- Directed by: Ian Teal Kathy Fehl
- Written by: Ian Teal Kathy Fehl
- Produced by: Ian Teal Kathy Fehl
- Starring: David Morse; Angelica Torn; James Gandolfini;
- Music by: Tommy James
- Release date: May 22, 2010 (Premiere);
- Running time: 99 minutes
- Country: United States
- Language: English
- Budget: $150,000

= Mint Julep (film) =

Mint Julep is a 2010 romance film written, directed, and produced by Ian Teal and Kathy Fehl, starring David Morse, Angelica Torn, and James Gandolfini. It is set in small-town North Carolina and follows the struggling marriage of Deirdre, a diner waitress played by Torn, and Leighton, an insurance salesman played by Teal. Morse plays an odd groundskeeper at a golf course who witnesses a murder, and Gandolfini plays a landlord in New York City.

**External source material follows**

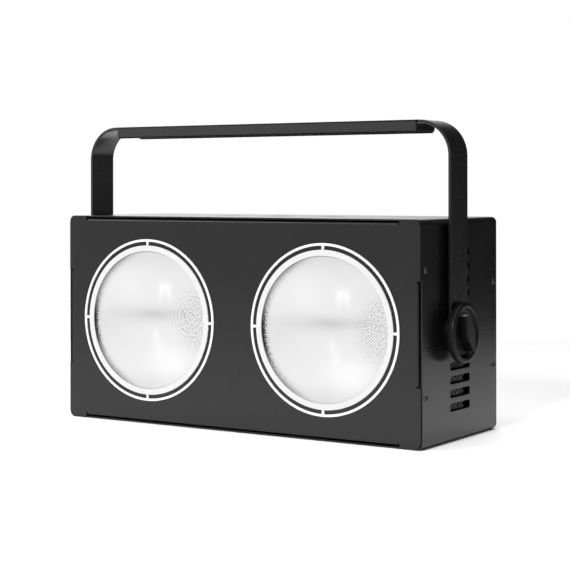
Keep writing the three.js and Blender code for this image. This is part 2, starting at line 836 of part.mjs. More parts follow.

The film's surreal aspects reflect influences from Federico Fellini, Luis Buñuel and Michelangelo Antonioni.

The independent film took more than a decade to produce due to budget constraints. Teal and Fehl spent an estimated $150,000 on the film, much of which came from their personal finances. The filmmakers received some financial backing from Marilyn Perry, an art historian, painter, and former chairwoman of the World Monuments Fund. Perry studied under Fehl's father at the University of North Carolina, where he taught art history.

The film premiered on May 22, 2010, at the Gerold Opera House in Weyauwega, Wisconsin, where Teal and Fehl run a non-profit organization called Wega Arts.

==Cast==
- Angelica Torn as Deirdre
- Ian Teal as Leighton
- David Morse as Karl
- James Gandolfini as Mr. G
- Susan Aston as Veronica
- Johnny Mez as Gantner
- Kathy Fehl as Muriel

==Soundtrack==
The film features an original jazz score composed by Tommy James.